Dr. Brian Kelly earned his PhD at Brandeis University in Massachusetts, coming to Queen's in 1999 after a brief stint teaching in Miami. His research is focused on the tangled relationship between race and class in the American past, and particularly on the post-emancipation US South. His first book, Race, Class and Power in the Alabama Coalfields, 1908-21 (Illinois, 2001), explored the persistence of working-class interracialism among black and white coal miners in Birmingham, Alabama, illuminating the role played by industrial elites in maintaining racial divisions at the bottom of southern society. The study won a number of prestigious awards, including the Southern Historical Association’s Francis Butler Simkins Award for the best first book by an author in the field of southern history and it’s H. L. Mitchell Award for a distinguished book in southern working class history.

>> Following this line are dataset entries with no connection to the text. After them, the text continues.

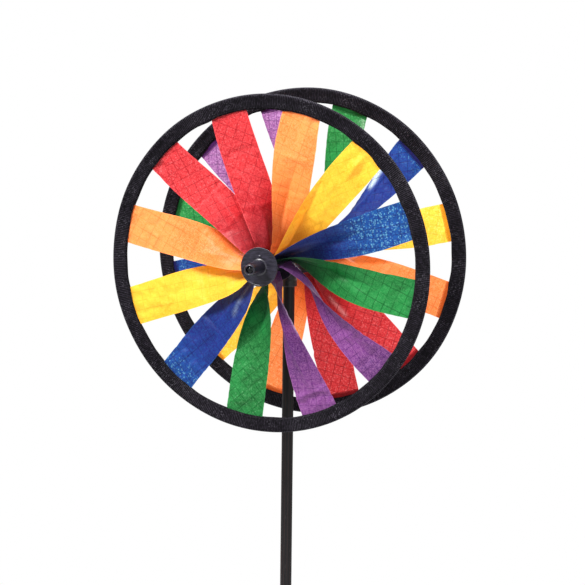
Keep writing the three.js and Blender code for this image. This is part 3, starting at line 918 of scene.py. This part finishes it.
def build_hub(wheel):
    """Spool, nose, axle cap and spacer of one wheel. Outlines are (radius, place along the axle)."""
    centre = (0, WHEEL_Y[wheel], AXLE_Z)
    outward = OUTWARD[wheel]
    body = f"{wheel}_wheel"
    barrel = 7 * MM
    face = HUB_HALF + FLANGE_THICKNESS
    tip = face + NOSE_LENGTH

    spool = rounded([
        (AXLE_BORE, -face), (FLANGE_RADIUS, -face), (FLANGE_RADIUS, -HUB_HALF), (barrel, -HUB_HALF),
        (barrel, HUB_HALF - 0.3 * MM), (4.85 * MM, HUB_HALF - 0.3 * MM), (4.85 * MM, HUB_HALF - 12.3 * MM),
        (AXLE_BORE, HUB_HALF - 12.3 * MM),
    ], 0.35 * MM)
    obj = turned(f"plastic_{wheel}_hub_spool", spool, HUB, centre, "Y", outward)
    mount(obj, body, "hub_plastic", f"{wheel}_hub_spool")

    nose = rounded([
        (AXLE_BORE, HUB_HALF - 12 * MM), (4.6 * MM, HUB_HALF - 12 * MM), (4.6 * MM, HUB_HALF),
        (FLANGE_RADIUS, HUB_HALF), (FLANGE_RADIUS, face + 0.25 * MM),
        (FLANGE_RADIUS - 1.1 * MM, face + 0.25 * MM), (FLANGE_RADIUS - 1.5 * MM, face), (7.4 * MM, face),
        (6.2 * MM, face + 0.9 * MM), (5.5 * MM, tip - 3 * MM), (5.1 * MM, tip - 0.9 * MM), (4.3 * MM, tip),
        (3.5 * MM, tip), (3.5 * MM, tip - 6.5 * MM), (AXLE_BORE, tip - 6.5 * MM),
    ], 0.4 * MM)
    obj = turned(f"plastic_{wheel}_hub_nose", nose, HUB, centre, "Y", outward)
    pip_centre = (0.6 * MM, WHEEL_Y[wheel] + outward * face, AXLE_Z + 9.6 * MM)
    pip = [
        (0, -0.3 * MM), (1.5 * MM, -0.3 * MM), (1.45 * MM, 0.25 * MM), (1.0 * MM, 0.75 * MM),
        (0.45 * MM, 0.95 * MM), (0, 1.0 * MM),
    ]
    bump = turned("pip", pip, HUB, pip_centre, "Y", outward, closed=False, segments=32)
    obj = joined(f"plastic_{wheel}_hub_nose", [obj, bump])
    mount(obj, body, "hub_plastic", f"{wheel}_hub_nose")

    seat = tip - 6.2 * MM
    cap = rounded([
        (0, seat + 3 * MM), (AXLE_BORE, seat + 3 * MM), (AXLE_BORE, seat), (3.2 * MM, seat),
        (3.2 * MM, tip - 1.5 * MM), (2.2 * MM, tip - 1.0 * MM), (1.9 * MM, tip - 0.5 * MM),
        (0, tip - 0.25 * MM),
    ], 0.3 * MM, closed=False)
    obj = turned(f"plastic_{wheel}_axle_cap", cap, CAP, centre, "Y", outward, closed=False)
    mount(obj, "head", "cap_plastic", f"{wheel}_axle_cap")

    node = f"{wheel}_spacer_washer"
    low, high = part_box(node)
    half = (high.y - low.y) / 2
    washer = rounded([(AXLE_BORE, -half), (6 * MM, -half), (6 * MM, half), (AXLE_BORE, half)], 0.25 * MM)
    obj = turned(f"plastic_{wheel}_spacer", washer, NYLON, middle(node), "Y", segments=64)
    mount(obj, "head", "nylon", node)


# ---- tee, pole and stake

def build_tee():
    """A barrel for the axle and a socket for the pole, moulded in one, with a bore for the pole's end."""
    low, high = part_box("tee_fitting")
    half = (high.y - low.y) / 2
    foot = low.z - AXLE_Z
    bore = POLE_RADIUS + 0.25 * MM
    barrel = rounded([
        (AXLE_BORE, -half), (7.4 * MM, -half), (7.4 * MM, -half + 3 * MM), (6.9 * MM, -half + 3.6 * MM),
        (6.9 * MM, half - 3.6 * MM), (7.4 * MM, half - 3 * MM), (7.4 * MM, half), (AXLE_BORE, half),
    ], 0.4 * MM)
    socket = rounded([
        (bore, foot), (7.3 * MM, foot), (7.3 * MM, foot + 6 * MM), (6.8 * MM, foot + 6.6 * MM),
        (6.8 * MM, -3.5 * MM), (3.2 * MM, -3.5 * MM), (3.2 * MM, -SOCKET_ROOF), (bore, -SOCKET_ROOF),
    ], 0.3 * MM)
    parts = [
        turned("tee_barrel", barrel, SHADED_TEE, (0, 0, AXLE_Z), "Y"),
        turned("tee_socket", socket, SHADED_TEE, (0, 0, AXLE_Z)),
    ]
    for part in parts:
        part.modifiers.clear()
    obj = joined("plastic_tee_fitting", parts)
    fused(obj, 0.4 * MM, 5)
    room = [(0, foot - 1 * MM), (bore, foot - 1 * MM), (bore, -SOCKET_ROOF), (0, -SOCKET_ROOF)]
    drilled(obj, turned("pole_room", room, SHADED_TEE, (0, 0, AXLE_Z), closed=False))
    mount(obj, "head", "hub_plastic", "tee_fitting")


def build_pole():
    """Two tubes and the sleeve that joins them. Outlines are (radius, z)."""
    inner = POLE_RADIUS - 1.5 * MM
    joint, top = (corner.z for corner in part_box("upper_pole"))
    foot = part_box("lower_pole")[0].z
    for node, low, high in (("upper_pole", joint, top), ("lower_pole", foot, joint - 0.6 * MM)):
        outline = rounded([(inner, low), (POLE_RADIUS, low), (POLE_RADIUS, high), (inner, high)], 0.3 * MM)
        mount(turned(f"satin_{node}", outline, POLE), "pole_set", "pole_black", node)
    low, high = (corner.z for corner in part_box("pole_ferrule"))
    bore = POLE_RADIUS + 0.25 * MM
    outline = rounded([
        (bore, low), (bore + 1.0 * MM, low), (bore + 1.2 * MM, low + 2.4 * MM),
        (bore + 0.9 * MM, low + 3 * MM), (bore + 0.9 * MM, high - 3 * MM), (bore + 1.2 * MM, high - 2.4 * MM),
        (bore + 1.0 * MM, high), (bore, high),
    ], 0.3 * MM)
    mount(turned("plastic_pole_ferrule", outline, HUB), "pole_set", "hub_plastic", "pole_ferrule")


def plate(name, half_width, thickness, top, shoulder, tip):
    """One tapered plate of the spike, in the XZ plane."""
    outline = [
        (-half_width, top), (-half_width, shoulder), (-1 * MM, tip), (1 * MM, tip), (half_width, shoulder),
        (half_width, top),
    ]
    count = len(outline)
    vertices = [(x, y, z) for y in (-thickness / 2, thickness / 2) for x, z in outline]
    faces = [list(range(count))[::-1], list(range(count, 2 * count))]
    for k in range(count):
        n = (k + 1) % count
        faces.append((k, n, n + count, k + count))
    obj = piece(name, vertices, faces, STAKE)
    face_out(obj)
    return obj


def build_stake():
    """A flanged socket for the pole on a spike of two crossed plates."""
    low, high = (corner.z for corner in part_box("ground_stake"))
    bore = POLE_RADIUS + 0.45 * MM
    top = high - GROUND
    body = rounded([
        (0, 0.2 * MM), (16.9 * MM, 0.2 * MM), (16.9 * MM, 2.8 * MM), (9.2 * MM, 4.8 * MM), (7.9 * MM, 8 * MM),
        (7.5 * MM, top - 6 * MM), (7.5 * MM, top), (bore, top), (bore, 4.9 * MM), (0, 4.9 * MM),
    ], 0.6 * MM, closed=False)
    parts = [turned("stake_socket", body, STAKE, (0, 0, GROUND), closed=False)]
    parts[0].modifiers.clear()
    for quarter in range(2):
        rib = plate(f"stake_rib_{quarter}", 9.4 * MM, 3 * MM, GROUND + 1 * MM, low + 45 * MM, low)
        rib.data.transform(Matrix.Rotation(math.pi / 2 * quarter, 4, "Z"))
        parts.append(rib)
    obj = joined("plastic_ground_stake", parts)
    fused(obj, 0.6 * MM, 4)
    mount(obj, "pole_set", "stake_plastic", "ground_stake")


# ---- assembly

def paint_kept_nodes():
    """The CAD nodes that show as they are, inside the other pieces, get their materials."""
    kept = {"pole_plug": NYLON, "axle_rod": STEEL}
    for wheel in WHEELS:
        kept[f"{wheel}_hoop_wire"] = STEEL
        kept[f"{wheel}_hoop_sleeve"] = STEEL
    for node, material in kept.items():
        for slot_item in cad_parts[node].material_slots:
            slot_item.material = material


# ---- stage

def build_world():
    """A white backdrop for the camera, and a soft fill that is stronger from above for everything else."""
    scene = bpy.context.scene
    scene.view_settings.view_transform = "Standard"
    world = bpy.data.worlds.new("studio")
    scene.world = world
    world.use_nodes = True
    tree = world.node_tree
    tree.nodes.clear()
    seen = tree.nodes.new("ShaderNodeLightPath").outputs["Is Camera Ray"]
    backdrop = tree.nodes.new("ShaderNodeBackground")
    fill = tree.nodes.new("ShaderNodeBackground")
    for background in (backdrop, fill):
        background.inputs["Color"].default_value = WHITE
    backdrop.inputs["Strength"].default_value = 1.0
    direction = tree.nodes.new("ShaderNodeSeparateXYZ")
    overhead = tree.nodes.new("ShaderNodeMapRange")
    for key, value in (("From Min", -0.6), ("From Max", 0.6), ("To Min", 0.16), ("To Max", 0.84)):
        overhead.inputs[key].default_value = value
    choose = tree.nodes.new("ShaderNodeMixShader")
    out = tree.nodes.new("ShaderNodeOutputWorld")
    tree.links.new(tree.nodes.new("ShaderNodeTexCoord").outputs["Generated"], direction.inputs[0])
    tree.links.new(direction.outputs["Z"], overhead.inputs["Value"])
    tree.links.new(overhead.outputs[0], fill.inputs["Strength"])
    tree.links.new(seen, choose.inputs[0])
    tree.links.new(fill.outputs[0], choose.inputs[1])
    tree.links.new(backdrop.outputs[0], choose.inputs[2])
    tree.links.new(choose.outputs[0], out.inputs[0])


def build_floor():
    s = Shader("studio_floor")
    pale = s.mix(s.noise(s.position(), 40, 3), rgb(196, 196, 197), rgb(204, 204, 204))
    material = s.finish(s.principled(Base_Color=pale, Roughness=0.8))
    steps = 96
    radius = 1.5
    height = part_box("ground_stake")[0].z - 1 * MM
    turns = [2 * math.pi * k / steps for k in range(steps)]
    ring = [(radius * math.cos(turn), radius * math.sin(turn), height) for turn in turns]
    piece("studio_floor", ring, [list(range(steps))], material, smooth=False)


def build_lights():
    hub = Vector((0, 0, AXLE_Z))
    for name, place, size, power in (
        ("key", (-0.9, -1.5, 2.1), 0.8, 190),
        ("side", (1.6, -1.6, 0.2), 1.4, 10),
        ("back", (0.2, 1.8, 0.9), 1.6, 40),
    ):
        data = bpy.data.lights.new(name, "AREA")
        data.size = size
        data.energy = power
        lamp = bpy.data.objects.new(name, data)
        bpy.context.scene.collection.objects.link(lamp)
        lamp.location = hub + Vector(place)
        lamp.rotation_euler = (hub - lamp.location).to_track_quat("-Z", "Y").to_euler()


def build_camera():
    """The photograph's view, from the front right and a little above. Distances are in wheel radii."""
    azimuth, elevation, roll = (math.radians(a) for a in (21.1, 7.9, 0.64))
    wheel = 152.5 * MM
    aim_right, aim_down, distance = 0.019, 0.208, 16
    level = math.cos(elevation)
    back = Vector((math.sin(azimuth) * level, -math.cos(azimuth) * level, math.sin(elevation)))
    right = Vector((math.cos(azimuth), math.sin(azimuth), 0))
    up = back.cross(right)
    tilted_right = right * math.cos(roll) + up * math.sin(roll)
    tilted_up = up * math.cos(roll) - right * math.sin(roll)
    place = Vector((0, 0, AXLE_Z)) + tilted_right * aim_right * wheel - tilted_up * aim_down * wheel
    place += back * (distance * wheel)
    data = bpy.data.cameras.new("camera")
    data.sensor_width = 36
    data.lens = 164.6
    data.clip_start, data.clip_end = 0.05, 100
    camera = bpy.data.objects.new("camera", data)
    bpy.context.scene.collection.objects.link(camera)
    axes = Matrix((tilted_right, tilted_up, back)).transposed().to_4x4()
    camera.matrix_world = Matrix.Translation(place) @ axes
    bpy.context.scene.camera = camera


build_blades()
for wheel_name in WHEELS:
    build_binding(wheel_name)
    build_stitching(wheel_name)
    build_hub(wheel_name)
build_tee()
build_pole()
build_stake()
paint_kept_nodes()
build_world()
build_floor()
build_lights()
build_camera()
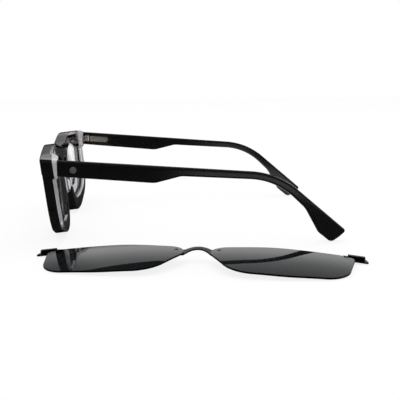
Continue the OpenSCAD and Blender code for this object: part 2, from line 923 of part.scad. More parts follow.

His current research takes up a number of the salient themes present in the Alabama study: labor militancy and elite power in the industrializing South; tensions between the black working class and established ‘race leadership’ over competing strategies for racial progress; and racial antagonism and its impact on working-class politics in the United States. He has published a number of related articles in scholarly journals on both sides of the Atlantic: "Sentinels for New South Industry: Booker T. Washington, Industrial Accommodation, and Black Workers in the Jim Crow South," appeared in Labor History in Spring 2003 and will be included in Eric Arnesen’s collection, The Black Worker: Race, Labor and Civil Rights since Emancipation (Illinois, 2005). He has contributed an extended introductory essay for the reissue of Bernard Mandel’s 1955 classic, Labor: Free and Slave, which is forthcoming from the University of Press (2006), and is completing a textbook with documents on African Americans and the Labor Movement(Rowman and Littlefield).
Together with several scholars on both sides of the Atlantic, Dr Kelly is currently engaged in a long-term research project on Race, Labour and Politics in the Post-Emancipation South. His most recent article, “A Storm Beyond their Control: Black Laborers, the Republican Party and the Overthrow of Reconstruction in Lowcountry South Carolina,” is forthcoming in the International Review of Social History, and he is at work on a monograph, Counterrevolution in the Lowcountry: Black Workers and the Overthrow of Reconstruction in Coastal South Carolina.